When the Holy Spirit convicts us of sin, he emphasizes that the fundamental characteristic of all sin is the failure to be loyal to Christ. It is helpful to reflect on how every specific sin is a manifestation of unbelief, a vote of “no confidence” in what God has promised us in Christ. To cite just one of the many examples: the cherishing of an unforgiving, vengeful feeling toward someone who has wronged us is to deny God’s promise, “Vengeance is mine, I will repay” (Romans 12:19).

So the third step toward having fellowship with God is to face up squarely to ways in which we, through our sins, have been registering votes of “no confidence” in God. It is perfectly plain that we could never presume to have fellowship with God while declaring him to be untrustworthy. If saying this is the most insulting thing we could ever do to another person, then surely there can be no fellowship with the infinitely high and glorious God if we insult his integrity by declaring him to be a liar and thus unreliable.

But we have all done this to God innumerable times. Since it is virtually impossible to restore relations with another person whose integrity we have publicly questioned, then surely there is no hope of thinking we could enjoy God’s fellowship. But it is precisely at this point that the message of the Bible becomes understood as the most surprisingly good news. Although we have all aroused God’s anger to white-hot fury with our disloyal record of “no confidence” votes in him, yet he craves fellowship with us renegades so badly that he sent Jesus Christ, his beloved Son, to earth to suffer unspeakably and to die. According to Romans 3:24, God sent Jesus, who through shedding his blood assuaged the wrath of God which we aroused by our many insults.

This confidence in the forgiveness of sins, made possible through Jesus’ death and resurrection, is the fourth step toward having fellowship with God. First John 1:9 declares that “if we confess our sins, [God] is faithful and just, and will forgive us our sins, and cleanse us from all unrighteousness.”

It is no wonder, then, that Paul says in 2 Corinthians 9:15, “Thanks be to God for his inexpressible gift [of sending Christ to pay the price for our sins]!” Paul also argued in Romans 8:32 that since God went to the extent of sending his beloved Son, therefore he will surely give us every other blessing.

So the fifth step in having fellowship with God is to be thankful to him. Psalm 100:4 instructs us: “Enter his gates with thanksgiving, and his courts with praise! Give thanks to him, and bless his name!” It is obvious that God, who is so disposed to bless people, will not fellowship with those who murmur against him.

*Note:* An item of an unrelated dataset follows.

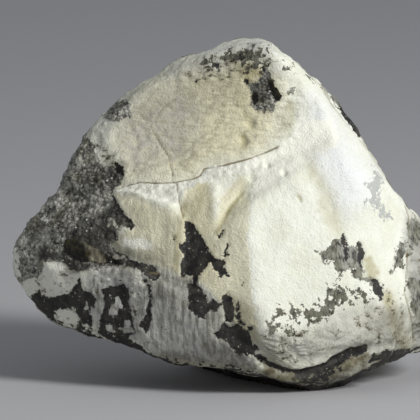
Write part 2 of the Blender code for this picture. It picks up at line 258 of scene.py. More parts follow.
# What covers the witherite, as outlines on the face. Film is a thin grey skin of rock, dust and flecks
# are that skin rubbed pale or broken up, rock is the black rock itself, specks are crumbs of it, crust
# is sugary crystals, glass is dark clear ones, and bare is witherite inside the others.
COVERS = {}
COVERS["rock"] = {
    "needle beside the middle block": [
        (-19.3, 31.4), (-18.7, 30.8), (-18.1, 29.2), (-17, 27.6), (-15.4, 25.9), (-16.2, 25.2),
        (-17.8, 26.3), (-18.9, 28.1), (-19.6, 29.7)],
    "end of the crevice": [
        (-17.6, 20.9), (-15.8, 20.3), (-13.9, 19.9), (-12.3, 19.3), (-11.5, 18), (-12.1, 17),
        (-13.4, 17.6), (-14.7, 18.6), (-17.1, 19.3)],
    "crown spot left of the crust": [(1.8, 49.4), (2.7, 49.5), (2.7, 48.6), (1.9, 48.6)],
    "crown spot under the ridge": [(-6.2, 49.2), (-5.1, 49.4), (-5.3, 48.7), (-6.1, 48.7)],
    "crown core left": [(-3.3, 52.1), (-2.2, 52.1), (-2.3, 51), (-3.1, 51.2)],
    "crown core middle": [(0.3, 53.3), (1.4, 53.5), (2.3, 52.8), (2, 52.2), (0.6, 52.4)],
    "crown core right": [(4.6, 51.5), (5.4, 51), (6.1, 50), (5, 50.2)],
    "middle patch": [
        (-7.7, 26.7), (-6.7, 26.7), (-5.9, 25.7), (-4.8, 24.4), (-4.3, 22.8), (-3.4, 21.7), (-2.6, 20.7),
        (-2.4, 20.6), (-1.6, 20.7), (-1.4, 21.7), (-0.8, 23.1), (-0.3, 23), (-1, 21.9), (-0.5, 21.2),
        (-1.1, 20.6), (-1, 18.8), (-0.3, 17.9), (-1.1, 18), (-1.8, 17.2), (-2.2, 18), (-3.2, 19.1),
        (-3.5, 20.1), (-4.3, 18.8), (-5.3, 17.9), (-5.6, 16.4), (-6.4, 16.4), (-6.6, 17.9), (-7.2, 17.9),
        (-8.2, 17.4), (-8.3, 18.2), (-8.2, 19.5), (-7.8, 21.2), (-8.3, 21.7), (-8.5, 22.8), (-7.5, 23.6),
        (-7.7, 25.1)],
    "fleck right of the patch": [(-2.4, 24.3), (-1.8, 25.1), (-1.3, 25.2), (-1.4, 24.3), (-2.1, 23.9)],
    "fleck left of the patch": [(-9.6, 24.1), (-9.1, 24.1), (-9.3, 23.6)],
    "lower patch left": [
        (-7.2, 16.6), (-6.2, 16.8), (-5.2, 16.2), (-4.2, 14.9), (-3.9, 13.9), (-3, 14.2), (-1.7, 13.3),
        (-2.5, 12.2), (-3.7, 12.2), (-4.4, 10.9), (-5.4, 11.3), (-6.9, 12.5)],
    "lower patch finger": [
        (-1.6, 14.6), (-0.8, 15.3), (0.3, 13.9), (0.5, 12.1), (0.2, 10.2), (-1.2, 10.5), (-1.5, 12.4)],
    "lower patch second finger": [
        (0.3, 13), (0.8, 14.3), (1.3, 13), (1.3, 11.5), (2.1, 10), (1.3, 9.6), (0.5, 10.8)],
    "lower patch body": [
        (-2.1, 9.1), (-1.4, 10.7), (-0.5, 10), (0.8, 10.3), (2.7, 8.9), (3.4, 7), (4.3, 6), (3.5, 5.2),
        (0.8, 5.2), (-0.8, 7), (-2.4, 7.8), (-3, 8.7)],
    "lower fleck left": [(-3.7, 11), (-2.9, 11.1), (-2.7, 10.5), (-3.5, 10.3)],
    "lower fleck right": [(2.4, 9.7), (3.4, 9.9), (3.4, 9.2), (2.6, 9.2)],
    "lower fleck high": [(1.3, 16.7), (1.8, 16.7), (1.6, 16.3)],
    "groove over the lip": [
        (2.8, 5.7), (4.6, 5.2), (6.3, 3.8), (8.3, 3), (10.6, 2.7), (13, 3.4), (15, 4.2), (18, 5.8),
        (20.2, 6.9), (21.8, 6.9), (21.6, 5.6), (18.9, 4.7), (17, 3.2), (14.4, 2), (10.9, 1.7), (7.7, 2.2),
        (5.4, 3.5), (3.8, 4.6)],
    "under the stone": [
        (-37, 12.4), (-31, 10), (-24, 8.3), (-20, 8.2), (-16, 7.4), (-13.1, 5.5), (-9.1, 3.8), (-1.1, 2.8),
        (4.8, 2.1), (8.2, 1), (10.9, 0.4), (14.1, 0.4), (18, 1.2), (22, 3.4), (25, 5.1), (26.9, 6.2),
        (30.1, 6.6), (35.7, 10), (42, -6), (-40, -6)],
    "groove at the right": [
        (22.4, 5.2), (24.5, 6), (27.2, 6.3), (28, 6), (26.2, 4.7), (23.7, 4.1), (21.8, 3.9)],
    "lower left arch": [
        (-20.8, 15.8), (-19.2, 16.4), (-17, 16.7), (-16.3, 15.6), (-16.5, 13.4), (-15.7, 11.1),
        (-15.4, 8.9), (-16.6, 7.6), (-19.2, 6.8), (-21.8, 7.9), (-21.4, 10), (-20.6, 12.1), (-20.5, 14)],
    "lower left crescent": [
        (-14.6, 17.1), (-13.8, 17.4), (-13, 16.3), (-12.6, 14), (-12.8, 11.8), (-13.1, 9.4), (-13.8, 8.6),
        (-14.7, 9.9), (-13.8, 11.9), (-13.3, 14.2), (-13.6, 15.9)],
    "lower left end": [
        (-37.1, 15.9), (-33.9, 16.7), (-33, 14.5), (-32.2, 14.8), (-30.7, 15.9), (-30.4, 14.8),
        (-29, 14.5), (-26.1, 15.3), (-25.1, 16.6), (-24.3, 17.9), (-23.7, 15.6), (-22.4, 15.3),
        (-21.6, 14), (-21.9, 11.1), (-21.6, 7.6), (-24, 7.3), (-30.7, 9.2), (-37.1, 12.4)],
    "bottom edge": [
        (-22.1, 8.6), (-20.6, 7.9), (-16.5, 7.9), (-13, 5.4), (-12.8, 4.1), (-17.9, 6), (-22.1, 6.7)],
    "stripe in the right film": [
        (17.3, 24.3), (17.9, 24.7), (18.6, 23.3), (18.9, 20.7), (18.2, 20.1), (17.8, 22)],
    "second stripe in the right film": [
        (19.8, 23.3), (20.5, 23.6), (21, 22.3), (21.4, 21.7), (21, 20.1), (20.8, 18.8), (20, 20.1),
        (20, 22)],
    "stripe under the right film": [
        (21.8, 17.9), (23.4, 17.2), (24.3, 15.9), (24.2, 14), (23.5, 13.7), (22.7, 15.6)],
    "behind the right ridge": [
        (17.2, 45.7), (18.8, 47), (20.4, 45), (21.6, 42.8), (22.2, 40.4), (20.4, 39.9), (18.9, 41.9),
        (17.2, 44.3)],
}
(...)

The sixth step is to petition God for everything and anything that causes us to be anxious. “Have no anxiety about anything, but in everything by prayer and supplication with thanksgiving, let your requests be made knows to God” (Philippians 4:6). God eagerly desires the joy he will experience by answering our prayers. (If he does not give us just what we want when we want it, he will gives us something even better at a better time. There is nothing else that Matthew 7:7–11 can mean.) So it is clear that we cannot expect to have fellowship with God were we to deprive him, by not praying, of the joy of granting our petitions.

Finally, in order to enjoy fellowship with God, we must engage in intercessory prayer for others, and especially for those who occupy key positions for carrying out Christ’s great commission to preach the gospel to every culture. God loves the world, so he cannot have fellowship with someone whose concern extends no farther than his own needs. In intercessory prayer we have a remarkable experience of the presence of God.

May each of us, then, seek fellowship with God “as a deer longs for flowing streams.”